26.What political consultants are assisting you in your campaign for RNC chairman?

PERSONAL ATTRIBUTES AND PLANS

27.Many people decide to join the Republican Party because they believe it is the best vehicle to advance their conservative principles. Then they see their party leaders and party committees supporting liberal or content-free Republican incumbents for re-nomination. Or they see their party leaders or party committees supporting non-conservatives for nomination in open seats, giving as a reason that a more conservative candidate "can't win."

Or in general elections they see their party leaders or party staff disproportionately directing party resources to non-conservative party nominees rather than to conservative party nominees.

What would you do as RNC chairman that would assure conservatives that such objectionable practices will not happen on your watch?

28.The results of the 2010 elections will largely determine the congressional and state legislative reapportionment for a decade.

In past decades, the RNC and the National Republican Congressional Committee have designated small working groups to plan and coordinate Republican efforts in the run-up to reapportionment.

Prior to the 1990 elections, for example, such a working group focused not just on state legislative races and gubernatorial races. They also developed and implemented plans for state supreme court elections, media strategies, legal strategies, etc.

Regarding reapportionment and redistricting, what would you do as RNC chairman? And how much RNC money would you allocate to this vitally important matter?

29.Some RNC chairmen over the years have been full-time chairmen. Others have held the post and retained other political or business responsibilities.

If elected, would you be a full-time RNC chairman?

30.When Democrats hold the White House, the RNC chairman must serve often as "the face of the Republican Party."

Are you confident that you have the speaking skills and effective presence on television to perform successfully against those whom the Democrats would put up against you?

31.There's a consensus that the major national media were overwhelmingly unfavorable to the Republican Party and its candidates in the recent election. This biased coverage helped create a bandwagon effect for Democrats.

What plans would you implement to get for Republicans a more even break in the news media leading up to the 2010 elections?

32.Surveys showed a dramatic decline in recent years in the number of Americans identifying themselves as Republicans. It has frequently been said that our party "lost its brand."

What must be done to recover the more favorable opinion people recently had for the Republican Party? If it's a matter of "recovering our brand," what strategy and tactics should the party use to re-introduce itself attractively to the American people?

33.To become again the majority party, Republicans must identify, recruit, and train large numbers of new activists and leaders.

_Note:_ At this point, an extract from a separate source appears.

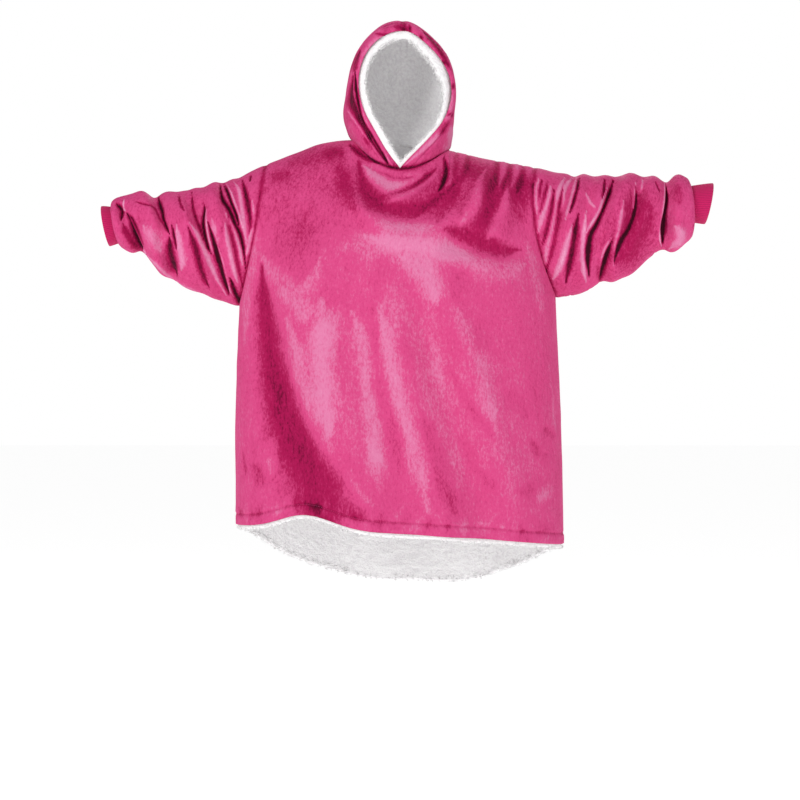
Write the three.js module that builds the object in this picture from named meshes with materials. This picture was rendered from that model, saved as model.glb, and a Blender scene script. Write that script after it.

As RNC chairman, what would you do to multiply our Republican recruitment and training of new activists and leaders at the state and local levels?

34.What are the principal assets you would bring to the chairmanship?

35.What are your deficiencies, and how would you organize the RNC to make up for those deficiencies?

36.Do you think we need an institutionally strong chairman, or do you favor a team approach at the RNC?

37.What are you personally doing now to help Saxby Chambliss win re-election in Georgia?